┌─ Data segment

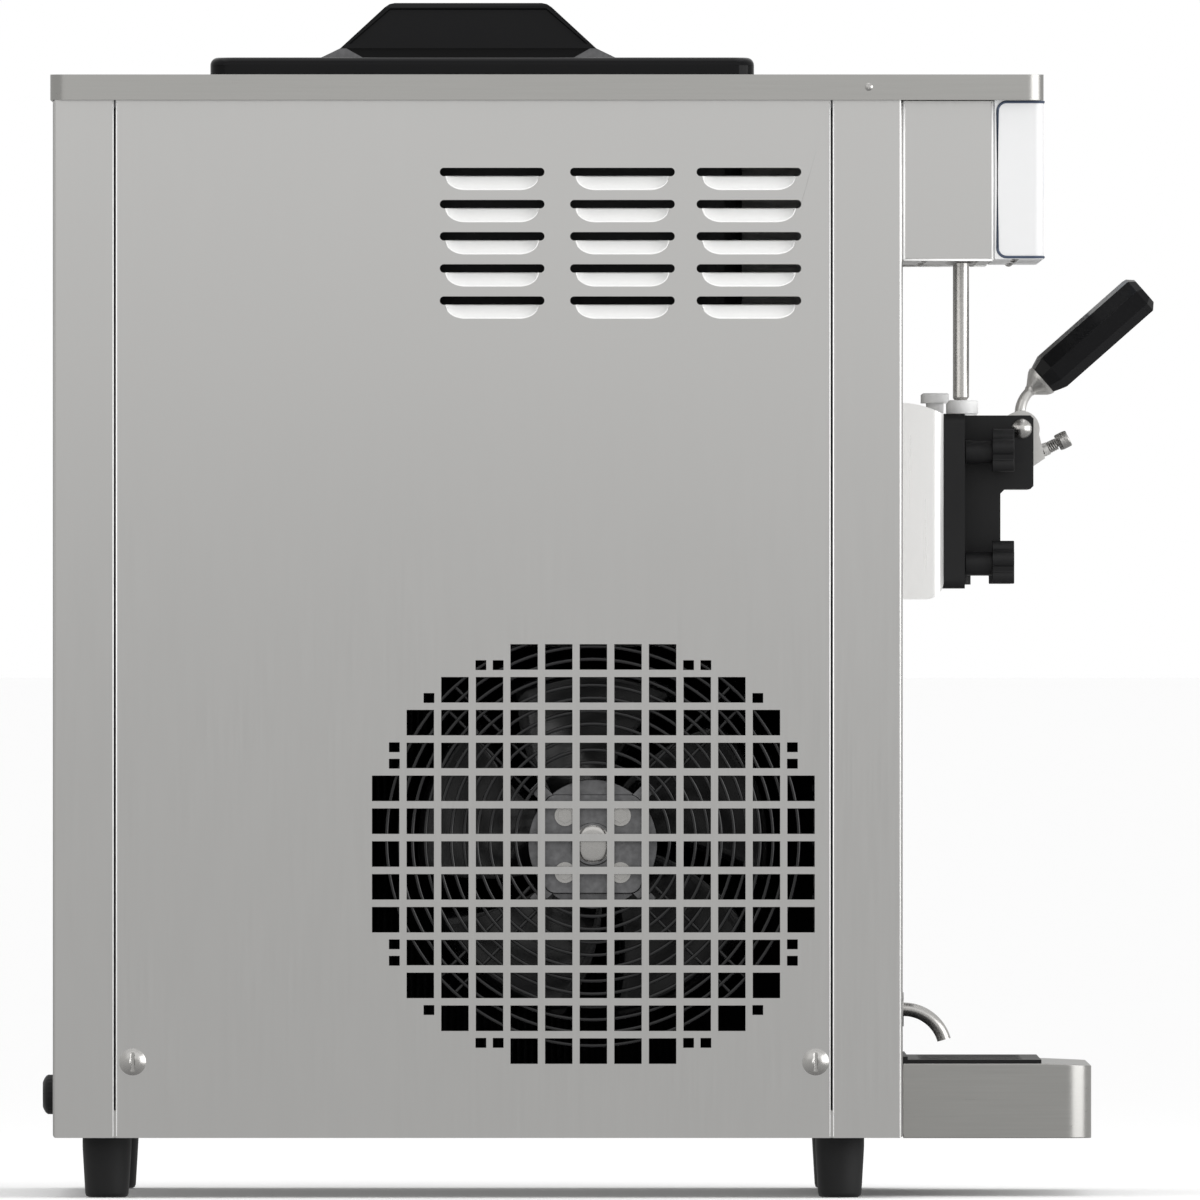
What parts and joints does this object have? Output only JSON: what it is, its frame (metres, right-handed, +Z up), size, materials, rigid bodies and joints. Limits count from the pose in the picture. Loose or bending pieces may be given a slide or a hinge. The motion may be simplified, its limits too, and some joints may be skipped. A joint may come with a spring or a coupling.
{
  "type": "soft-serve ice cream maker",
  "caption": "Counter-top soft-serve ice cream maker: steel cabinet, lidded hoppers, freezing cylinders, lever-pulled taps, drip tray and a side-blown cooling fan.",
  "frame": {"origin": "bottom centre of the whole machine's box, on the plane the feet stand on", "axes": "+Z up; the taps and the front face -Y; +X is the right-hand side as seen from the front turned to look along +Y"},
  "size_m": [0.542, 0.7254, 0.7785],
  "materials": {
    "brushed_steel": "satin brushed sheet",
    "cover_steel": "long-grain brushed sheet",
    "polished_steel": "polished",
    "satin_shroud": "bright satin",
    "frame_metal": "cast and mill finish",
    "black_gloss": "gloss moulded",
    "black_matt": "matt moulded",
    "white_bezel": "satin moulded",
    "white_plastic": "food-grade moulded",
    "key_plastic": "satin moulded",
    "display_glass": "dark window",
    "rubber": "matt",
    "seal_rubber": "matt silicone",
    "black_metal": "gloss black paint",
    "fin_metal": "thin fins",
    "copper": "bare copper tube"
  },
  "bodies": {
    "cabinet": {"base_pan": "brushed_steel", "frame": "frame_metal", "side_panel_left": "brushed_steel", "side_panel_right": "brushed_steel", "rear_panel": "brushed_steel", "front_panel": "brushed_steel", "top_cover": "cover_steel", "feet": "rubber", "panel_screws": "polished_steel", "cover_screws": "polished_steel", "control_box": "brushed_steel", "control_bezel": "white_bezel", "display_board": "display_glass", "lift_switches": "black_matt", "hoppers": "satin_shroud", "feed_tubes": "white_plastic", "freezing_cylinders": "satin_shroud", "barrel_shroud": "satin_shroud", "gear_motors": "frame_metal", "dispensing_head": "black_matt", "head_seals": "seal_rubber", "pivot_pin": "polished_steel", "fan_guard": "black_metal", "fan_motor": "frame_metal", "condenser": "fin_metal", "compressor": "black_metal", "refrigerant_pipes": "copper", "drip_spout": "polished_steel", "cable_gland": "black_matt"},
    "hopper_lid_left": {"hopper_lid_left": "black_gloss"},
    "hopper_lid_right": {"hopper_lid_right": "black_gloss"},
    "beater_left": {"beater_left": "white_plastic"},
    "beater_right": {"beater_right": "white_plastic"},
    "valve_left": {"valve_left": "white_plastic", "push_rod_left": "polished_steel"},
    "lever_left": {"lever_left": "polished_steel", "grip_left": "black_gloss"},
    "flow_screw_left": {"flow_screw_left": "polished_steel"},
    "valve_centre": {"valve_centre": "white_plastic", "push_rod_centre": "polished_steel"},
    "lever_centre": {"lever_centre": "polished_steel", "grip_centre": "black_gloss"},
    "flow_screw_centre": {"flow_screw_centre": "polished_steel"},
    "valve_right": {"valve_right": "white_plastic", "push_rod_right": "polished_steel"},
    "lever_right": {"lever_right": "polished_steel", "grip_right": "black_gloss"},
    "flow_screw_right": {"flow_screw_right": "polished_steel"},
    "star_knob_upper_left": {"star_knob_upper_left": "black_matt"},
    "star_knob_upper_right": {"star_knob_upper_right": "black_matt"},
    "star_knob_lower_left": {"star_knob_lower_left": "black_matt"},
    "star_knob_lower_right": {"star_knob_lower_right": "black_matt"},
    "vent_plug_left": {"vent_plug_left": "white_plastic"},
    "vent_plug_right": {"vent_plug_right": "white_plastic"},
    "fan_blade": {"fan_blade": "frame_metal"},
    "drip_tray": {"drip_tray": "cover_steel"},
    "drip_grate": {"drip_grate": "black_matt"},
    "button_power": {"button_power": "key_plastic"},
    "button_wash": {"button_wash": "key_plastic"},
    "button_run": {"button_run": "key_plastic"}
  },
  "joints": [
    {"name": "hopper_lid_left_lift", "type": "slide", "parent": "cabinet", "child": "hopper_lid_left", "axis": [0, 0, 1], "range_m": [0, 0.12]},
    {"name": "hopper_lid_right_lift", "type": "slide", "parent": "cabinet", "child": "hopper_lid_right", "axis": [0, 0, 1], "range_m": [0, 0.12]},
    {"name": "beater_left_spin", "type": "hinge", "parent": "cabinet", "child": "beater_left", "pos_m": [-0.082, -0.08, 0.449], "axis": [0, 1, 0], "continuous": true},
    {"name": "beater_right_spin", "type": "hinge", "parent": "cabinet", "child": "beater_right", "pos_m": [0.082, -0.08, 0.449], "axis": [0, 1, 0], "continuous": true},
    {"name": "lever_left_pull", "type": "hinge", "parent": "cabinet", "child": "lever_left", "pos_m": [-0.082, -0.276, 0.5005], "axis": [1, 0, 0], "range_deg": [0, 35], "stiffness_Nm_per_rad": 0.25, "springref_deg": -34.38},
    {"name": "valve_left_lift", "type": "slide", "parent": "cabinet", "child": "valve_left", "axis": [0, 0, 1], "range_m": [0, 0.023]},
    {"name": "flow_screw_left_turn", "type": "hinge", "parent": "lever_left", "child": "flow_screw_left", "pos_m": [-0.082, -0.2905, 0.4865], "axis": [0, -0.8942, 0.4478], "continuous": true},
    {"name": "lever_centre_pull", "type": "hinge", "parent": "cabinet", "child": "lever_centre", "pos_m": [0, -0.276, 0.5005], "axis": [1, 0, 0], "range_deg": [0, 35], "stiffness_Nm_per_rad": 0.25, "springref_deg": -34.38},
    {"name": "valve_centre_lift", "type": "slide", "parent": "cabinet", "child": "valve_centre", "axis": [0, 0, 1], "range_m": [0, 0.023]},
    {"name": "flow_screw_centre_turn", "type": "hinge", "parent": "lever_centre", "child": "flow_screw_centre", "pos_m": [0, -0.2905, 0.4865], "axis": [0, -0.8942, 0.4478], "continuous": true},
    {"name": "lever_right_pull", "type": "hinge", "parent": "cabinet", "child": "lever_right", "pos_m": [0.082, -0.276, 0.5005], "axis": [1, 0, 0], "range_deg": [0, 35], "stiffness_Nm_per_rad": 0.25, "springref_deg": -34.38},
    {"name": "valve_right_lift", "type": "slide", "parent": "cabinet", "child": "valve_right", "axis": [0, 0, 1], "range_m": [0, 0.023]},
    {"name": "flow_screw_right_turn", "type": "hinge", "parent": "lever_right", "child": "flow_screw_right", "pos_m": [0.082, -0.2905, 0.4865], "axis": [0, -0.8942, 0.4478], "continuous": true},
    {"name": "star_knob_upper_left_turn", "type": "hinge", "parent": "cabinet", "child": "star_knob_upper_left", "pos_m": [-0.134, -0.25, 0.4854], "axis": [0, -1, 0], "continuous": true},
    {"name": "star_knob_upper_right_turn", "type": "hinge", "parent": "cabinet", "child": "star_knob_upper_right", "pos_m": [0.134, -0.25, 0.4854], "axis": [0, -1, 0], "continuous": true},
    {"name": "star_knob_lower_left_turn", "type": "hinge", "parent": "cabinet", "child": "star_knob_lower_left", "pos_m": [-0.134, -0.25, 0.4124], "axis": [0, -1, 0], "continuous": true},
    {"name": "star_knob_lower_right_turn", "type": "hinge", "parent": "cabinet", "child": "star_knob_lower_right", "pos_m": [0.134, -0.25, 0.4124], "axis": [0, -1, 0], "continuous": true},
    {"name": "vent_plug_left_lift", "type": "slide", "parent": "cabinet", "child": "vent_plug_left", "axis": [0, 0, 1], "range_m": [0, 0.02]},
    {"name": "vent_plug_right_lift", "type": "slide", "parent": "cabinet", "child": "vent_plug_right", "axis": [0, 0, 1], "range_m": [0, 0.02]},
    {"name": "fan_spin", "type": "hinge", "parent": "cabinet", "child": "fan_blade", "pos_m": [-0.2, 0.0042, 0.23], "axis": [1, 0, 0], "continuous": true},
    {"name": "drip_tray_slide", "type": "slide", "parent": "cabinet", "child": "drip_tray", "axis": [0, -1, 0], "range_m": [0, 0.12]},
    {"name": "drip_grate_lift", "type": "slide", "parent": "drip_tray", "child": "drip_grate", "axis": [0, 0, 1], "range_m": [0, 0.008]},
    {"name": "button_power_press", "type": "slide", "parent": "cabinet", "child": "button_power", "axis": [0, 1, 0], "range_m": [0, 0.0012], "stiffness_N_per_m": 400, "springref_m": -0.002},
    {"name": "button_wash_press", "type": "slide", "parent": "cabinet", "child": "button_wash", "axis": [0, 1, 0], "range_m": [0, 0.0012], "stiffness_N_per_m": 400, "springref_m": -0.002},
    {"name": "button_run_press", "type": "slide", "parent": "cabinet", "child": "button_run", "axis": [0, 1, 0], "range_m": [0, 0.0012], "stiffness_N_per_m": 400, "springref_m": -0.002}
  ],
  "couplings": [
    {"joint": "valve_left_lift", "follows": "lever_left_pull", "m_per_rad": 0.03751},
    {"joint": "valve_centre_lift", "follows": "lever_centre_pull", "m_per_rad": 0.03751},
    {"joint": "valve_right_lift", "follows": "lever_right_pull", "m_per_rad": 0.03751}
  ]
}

└─

Tally up the lines with the word "joints" in them, and answer with that number by itself.

2